You are existing consciously, but separately from a body. You are insubstantial until cured from this condition. This would be in cases such as an AI mind separated from a machine body or a spirit removed from a physical body. You can end this condition by simply moving into place with your physical body and willing it to happen as a secondary action unless something prevents you from doing so.
Resisted by Willpower
Enemies can attempt to draw aggro from you by abilities that force their skill roll vs your willpower. On a failure, they have aggro from you. In this case, roll a 1d4. On a 4, you may ignore aggro temporarily, but on a 1-3 must attack that target that you have aggro towards. At the end of each turn, you may attempt to end this aggro by rerolling your willpower vs their initial roll score.
Your body is incorporeal or non-physical, like a spirit. You are immune to all non-supernatural damage or effects. When taking damage from a supernatural ability, take damage as normal. When insubstantial, you cannot interact with any corporeal target except through supernatural methods. When insunstantial and interacting with another insubstantial target, you may interact with them normally.
Resisted by Grapple, Ended by Grapple, Strength or Agility
When restained, you cannot take any actions (except free actions, passive actions, spellcasting (with no items involved) or psionics) until you escape. You are helpless and all attacks dealt to you will be automatic hits. Escapes can be attempted as a movement action as a grapple contest if being grappled or attempting to use a strength or agility roll vs a restraint items listed check score.

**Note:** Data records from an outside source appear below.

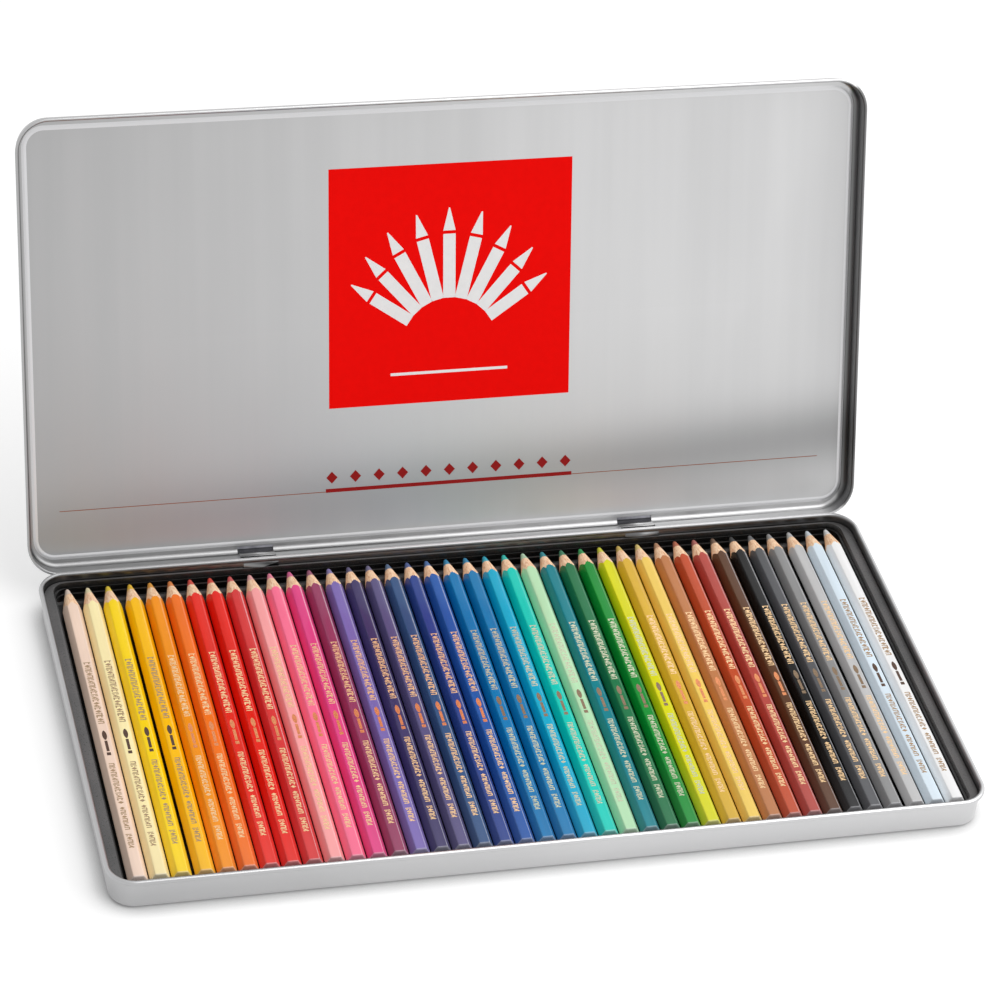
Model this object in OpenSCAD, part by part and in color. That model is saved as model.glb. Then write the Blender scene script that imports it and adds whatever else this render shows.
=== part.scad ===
// Flat hinged pencil tin: a tinplate base and lid, a moulded insert and a row of
// coloured pencils. The origin is the middle of the underside, +Y is the hinge side
// and the pencils point that way. The lid is drawn open.

/* [Tin] */
// Height from the table to the top of the rolled rim
tin_h = 14.5; // [14:0.1:18]
// Radius of the upright corners, outside
corner_r = 9.75; // [7:0.05:12]
// Thickness of the tinplate
sheet = 0.4; // [0.3:0.05:0.5]
// Outer radius of the rolled rim
rim_r = 1.05; // [0.9:0.05:1.2]
// Outer radius of the bend between floor and wall
floor_bend_r = 2; // [1.2:0.1:3]

/* [Lid] */
// Depth of the lid over its top face and rolled edge
lid_h = 8.5; // [8:0.1:9]
// Gap between the lid's skirt and the rolled rim on every side
lid_play = 0.85; // [0.7:0.05:1.2]
// Outer radius of the bend between the lid's face and skirt
lid_bend_r = 2.2; // [1.2:0.1:3]
// Outer radius of the lid's rolled edge
lid_edge_r = 0.7; // [0.6:0.05:0.8]
// Angle that the lid stands open from closed
open_angle = 110; // [60:1:112]

/* [Hinge] */
// Distance of each hinge tongue from the middle of the tin
tongue_x = 81.6; // [60:0.1:120]
// Width of each hinge tongue
tongue_w = 14.5; // [10:0.1:18]
// Thickness of the tongue strip
tongue_t = 0.5; // [0.4:0.05:0.6]
// Distance of the hinge axis behind the closed lid's skirt
axis_out = 1.95; // [1.9:0.05:2.2]
// Height of the hinge axis above the closed lid's edge
axis_up = 2.4; // [2.3:0.05:2.6]
// Radius of the hinge pin
pin_r = 0.8; // [0.7:0.05:0.85]

/* [Insert] */
// Height of the insert's border above the table
border_z = 11; // [10.5:0.1:12.5]
// Height of the bed that the pencils lie on
bed_z = 5.4; // [4.5:0.1:5.8]
// Width of the border at the two sides
side_border = 3.9; // [3:0.1:5]
// Width of the step inside each side border
side_step = 1.1; // [0.8:0.1:2]
// Length of the wells behind and in front of the bed
well_length = 5.3; // [4.5:0.1:8]
// Thickness of the insert's walls
insert_wall = 0.8; // [0.6:0.1:1]

/* [Pencils] */
// Overall length of a pencil
pencil_length = 174.2; // [120:0.1:190]
// Width of a pencil across its flats
pencil_flats = 6.9; // [6.5:0.05:7.4]
// Diameter of the coloured core
core_d = 3.5; // [3:0.1:4]
// Radius of the worn point
point_r = 0.7; // [0.4:0.05:0.8]
// Rise of the sharpened cone from point to full width, per mm of length
cone_slope = 0.23; // [0.18:0.005:0.26]
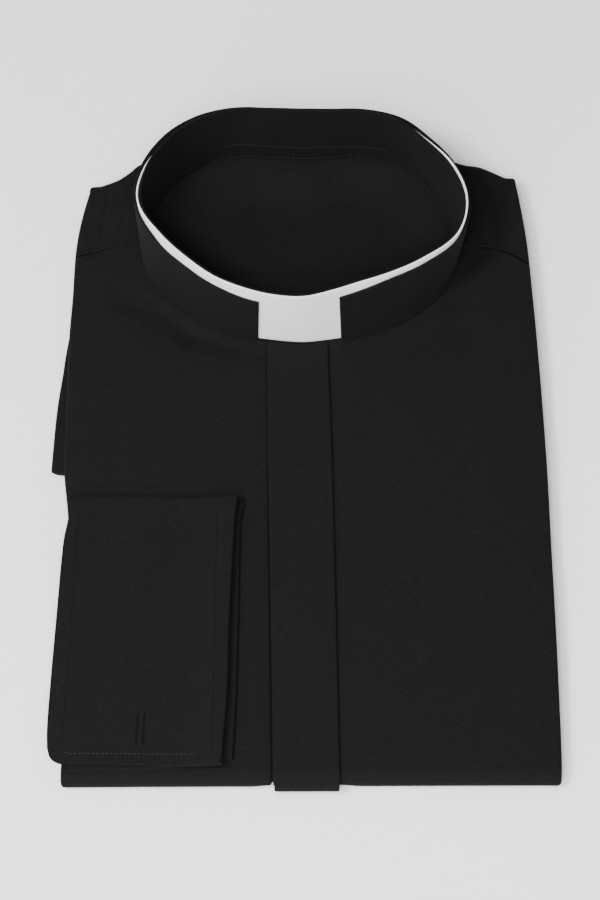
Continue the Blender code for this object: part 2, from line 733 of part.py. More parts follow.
def make_sleeves():
    look = (BLACK_BAND, CLOTH_ROUGHNESS)
    cloth(
        "sleeve_right",
        spaced(0.0, 0.96, 12) + [1.0],
        SLEEVE.keys,
        lambda share, along, depth: sleeve_point(-1, share, along, depth),
        SLEEVE_WALL,
        look,
    )
    cloth(
        "sleeve_left",
        [0.0, 0.5, 0.96, 1.0],
        spaced(SLEEVE.keys[0], SLEEVE.keys[-1], 10),
        lambda share, along, depth: sleeve_point(1, share, along, depth),
        SLEEVE_WALL,
        look,
    )


def make_cuff():
    from_end = spaced(3.0, 2.0, 8, power=1.6)
    wrists = spaced(0.0, 1.0, 5) + spaced(1.0, 2.0, 4)[1:] + from_end[-2::-1]
    folds = spaced(0.0, 1.0, 10, power=2) + spaced(1.0, 2.0, 4)[1:] + spaced(2.0, 3.0, 4)[1:]
    cloth("cuff_right", wrists, folds, cuff_point, CUFF_WALL, (BLACK_CUFF, CLOTH_ROUGHNESS))


def make_hidden_layers():
    """One solid: its top, a side that steps down over each layer's folded edge, and its underside."""
    mesh, bend = flat_grid(LAYERS_COLUMNS, LAYERS_ROWS)
    bend(mesh.verts, layers_point, 0.0)
    top = mesh.faces[:]
    for level in spaced(0.0, 1.0, 4 * len(LAYER_EDGES))[1:]:
        open_edge = [edge for edge in mesh.edges if edge.is_boundary]
        grown = bmesh.ops.extrude_edge_only(mesh, edges=open_edge)
        bend(grown["geom"], layers_point, level)
    underside = bmesh.ops.duplicate(mesh, geom=top)
    bend(underside["geom"], layers_point, 1.0)
    bmesh.ops.remove_doubles(mesh, verts=mesh.verts, dist=MERGE_DISTANCE)
    piece_from("folded_layers", mesh, (BLACK_BAND, CLOTH_ROUGHNESS))


def main():
    for item in list(bpy.data.objects):
        bpy.data.objects.remove(item)
    make_fronts()
    make_placket()
    make_yoke()
    make_back()
    make_collar()
    make_sleeves()
    make_cuff()
    make_hidden_layers()


main()
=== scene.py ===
"""Folded clergy shirt, dressed for a render: each piece of cloth is a thin shell on the form of
its solid, with its seams, stitching, buttonhole and creases, on a pale floor under soft light.

Metres, +Z up, with the collar toward +Y and the wearer's left side toward +X. "Along" is the
distance from the bottom fold toward the collar, and "across" the distance from the centre line.
"""

import bisect
import functools
import math

import bmesh
import bpy
from bpy.props import FloatProperty, FloatVectorProperty, PointerProperty
from mathutils import Matrix, Vector


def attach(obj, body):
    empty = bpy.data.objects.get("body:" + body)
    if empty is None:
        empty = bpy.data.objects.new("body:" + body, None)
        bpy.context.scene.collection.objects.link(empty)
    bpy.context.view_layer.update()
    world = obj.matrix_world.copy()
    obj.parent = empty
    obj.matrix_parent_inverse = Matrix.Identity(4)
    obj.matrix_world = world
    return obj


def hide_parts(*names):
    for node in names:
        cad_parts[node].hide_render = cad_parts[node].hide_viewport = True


bl_info = {
    "name": "Folded Clergy Shirt",
    "version": (1, 0, 0),
    "blender": (4, 5, 0),
    "location": "View3D > Sidebar > Clergy Shirt",
    "description": "Makes a folded clergy shirt with its collar, cuff, seams and stitching",
    "category": "Add Mesh",
}

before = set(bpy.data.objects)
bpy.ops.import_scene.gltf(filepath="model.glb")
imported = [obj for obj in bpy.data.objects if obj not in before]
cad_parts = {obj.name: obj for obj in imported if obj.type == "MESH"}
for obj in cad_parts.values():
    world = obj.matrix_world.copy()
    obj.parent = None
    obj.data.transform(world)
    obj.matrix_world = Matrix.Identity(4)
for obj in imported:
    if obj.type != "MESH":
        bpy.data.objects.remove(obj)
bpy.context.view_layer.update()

# The solids' sizes, which the shells follow.
WALL = 0.0012
SEAM_GAP = 0.0003
NECK_HALF = 0.0785
FLAT_CLOTH = 0.1135
SIDE_FOLD = 0.0018
SIDE_RETURN = 0.008
BOTTOM_REACH = 0.0058
BOTTOM_SKEW = -0.0098
BOTTOM_SHIFT = -0.0005
HEM_ALONG = 0.322
CROWN_POWER = 5
LOWER_LEVEL = 0.0050
MIDDLE_X = -0.0031
MIDDLE_ALONG = 0.1737

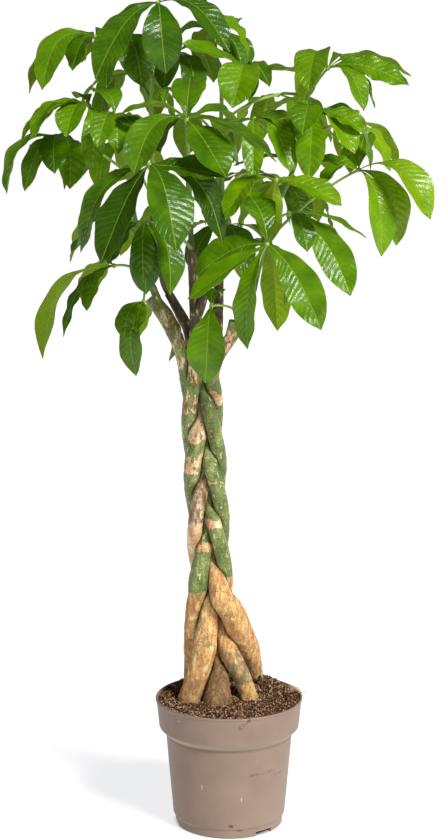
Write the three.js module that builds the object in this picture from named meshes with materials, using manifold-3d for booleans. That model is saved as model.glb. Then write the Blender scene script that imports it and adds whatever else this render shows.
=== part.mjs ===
// A money tree in a plastic nursery pot: five woody stems braided together, each with a leafy
// shoot of palmate leaves. Millimetres, +Z up. The origin is under the middle of the pot, on the
// surface that it stands on, and the front of the plant faces -Y.
import * as THREE from "three";
import { mergeVertices } from "three/addons/utils/BufferGeometryUtils.js";
import Module from "manifold-3d";

const wasm = await Module();
wasm.setup();

// ---- Driving dimensions, in millimetres ----

const CLEARANCE = 0.3; // between solids that touch on the real plant
const FINEST = 0.01; // edges shorter than this are closed up

// The pot is spun from two half outlines: radius and height of each corner.
const POT = {
  sides: 36,
  outside: [
    [76.4, 0], // foot
    [77.2, 12],
    [80, 15], // body
    [90.2, 133],
    [93.6, 137.4], // slope under the band
    [99.7, 143], // band
    [103.6, 181],
    [104.6, 181.8], // lip
    [105, 183.2],
    [104.4, 184.6],
    [103, 185],
  ],
  inside: [
    [73.5, 11], // floor
    [77.6, 15], // body
    [87.8, 134.5],
    [97.2, 145.4], // band
    [101, 182],
    [101.6, 184.6], // lip
  ],
};

const DRAIN = {
  count: 3,
  firstAngle: -50, // degrees from +X, so that one notch shows at the front right
  width: 28,
  height: 6.5,
  innerRadius: 46,
  outerRadius: 105,
  holeRadius: 6,
  holeAt: 62, // distance of each hole from the middle
  holeSides: 12,
};

const SOIL = {
  level: 182,
  radius: 100.2, // of the open top
  rings: 4,
  lump: 1.1, // height of the lumps
  heaps: [
    { x: 0, y: 25, height: 7, reach: 55 }, // round the stems
    { x: 48, y: 66, height: 9, reach: 34 }, // behind them
    { x: -48, y: 66, height: 9, reach: 34 },
    { x: 88, y: 6, height: 9, reach: 11 }, // a clump against the lip at the right
  ],
  calm: 0.25, // share of the unevenness that is left at the rim
  border: 8, // width over which it fades
};

const HOLE = { wider: 0.48, deeper: 1 }; // of the soil, than the stem's foot

// The strands of the braid run round a figure of eight, each a fifth of a turn after the last.
const BRAID = {
  strands: 5,
  pitch: 415, // height of one whole turn
  firstCrossing: 634, // height at which the first strand crosses the middle in front
  top: 650,
  bottom: 335,
  widthAtBottom: 21, // half the width between the strands' middles
  widthAtTop: 19,
  depth: 18, // half the depth between the strands' middles
  axisX: -24.5, // where the middle of the braid is at its bottom
  lean: 0.05, // and how far it leans to -X for each millimetre up
  radius: 9.6,
  steps: 14,
  sides: 8,
};

const LEAFLET = {
  thickness: 1.8, // at the midrib, running out to the edges
  fold: 0.22, // how far the edges stand over the midrib, in half widths
  wave: 1.6, // how far the edges wave
  root: 1.2, // half width at the hub
  lead: 0.8, // below 1 the arch is highest before the middle
};

// An even leaf: leaflets each side of the middle one, degrees between them and down from level,
// with how much shorter and steeper each next one is. Rise and width are shares of the length.
const FAN = {
  each: 2,
  spread: 55,
  dip: 34,
  steeper: 7,
  shorter: 0.09,
  rise: 0.22,
  width: 0.36,
};

const PETIOLE = { base: 2.2, end: 1.6, bow: 0.12, sides: 4, steps: 3 };
const HUB = { radius: 4.8, tilt: 0.6, turn: 0.25 }; // its corners lie off the leaflets' edges
const SHOOT = { sides: 6, collar: 8, startShare: 0.85, thicker: 0.3 };

const COLOURS = {
  pot: 0x9f8e80,
  soil: 0x3a281b,
  bark: 0x7d7a4c,
  leaf: 0x47811b,
};

// ---- Shapes ----

const radians = THREE.MathUtils.degToRad;
const lerp = THREE.MathUtils.lerp;
const vector = ([x, y, z]) => new THREE.Vector3(x, y, z);

// A closed geometry as a solid that can be joined and cut.
function solid(geometry) {
  const bare = geometry.clone();
  bare.deleteAttribute("normal");
  bare.deleteAttribute("uv");
  const merged = mergeVertices(bare, 1e-4);
  return new wasm.Manifold(new wasm.Mesh({
    numProp: 3,
    vertProperties: new Float32Array(merged.getAttribute("position").array),
    triVerts: new Uint32Array(merged.index.array),
  }));
}

function join(solids) {
  return solids.reduce((whole, piece) => whole.add(piece));
}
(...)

Chapter Ten: Levels & Extended Rests

Levels are a way of tracking how many enhancements have been made to a character.
Level Tokens
At the end of every session or so, it is recommended that the GM award players who have participated and survived, with “Level Tokens”. The quantity or time required to earn them can be adjusted to reflect the power and pace of the campaign. For example, a short campaign may give out one every session, and a longer one might only give them after significant. Each level token spent, raises the level of a character by 1. A level token may be saved for later use during any extended rest, or spent on one of the following level rewards during an extended rest, unless it is listed as costing more than one:
1 perk
1 attribute point
4 skill points
1 class ability
2 Mastery Points
Cash bonus (Optional and determined by GM)
Extended Rests
Rest & Recovery
Getting enough rest is crucial. Whether its sleeping, recharging your battery, etc., every hero needs to get at least 8 hours of rest unless they have an ability that states otherwise. This completely restores stamina points. Missed rest causes fatigue which causes a -1 penalty to every skill for every 2 hours of rest missed until you get the full amount of rest. If resting in metal or any other heavy rigid armor, rest takes 2 hours longer.
Training & Masteries
During your extended rests, you may allocate your mastery points and dedicate time to training. A free single point of mastery should be given once every 2-3 levels to every character. These mastery points improve perks or abilities they already possess. You can also spend time training to gain further mastery points of skill points. The GM may decide to change this depending on his campaign, but a general suggestion is 48 hours of training to gain 1 skill point or 1 mastery point. You cannot multitask with any other task while training unless the GM approves.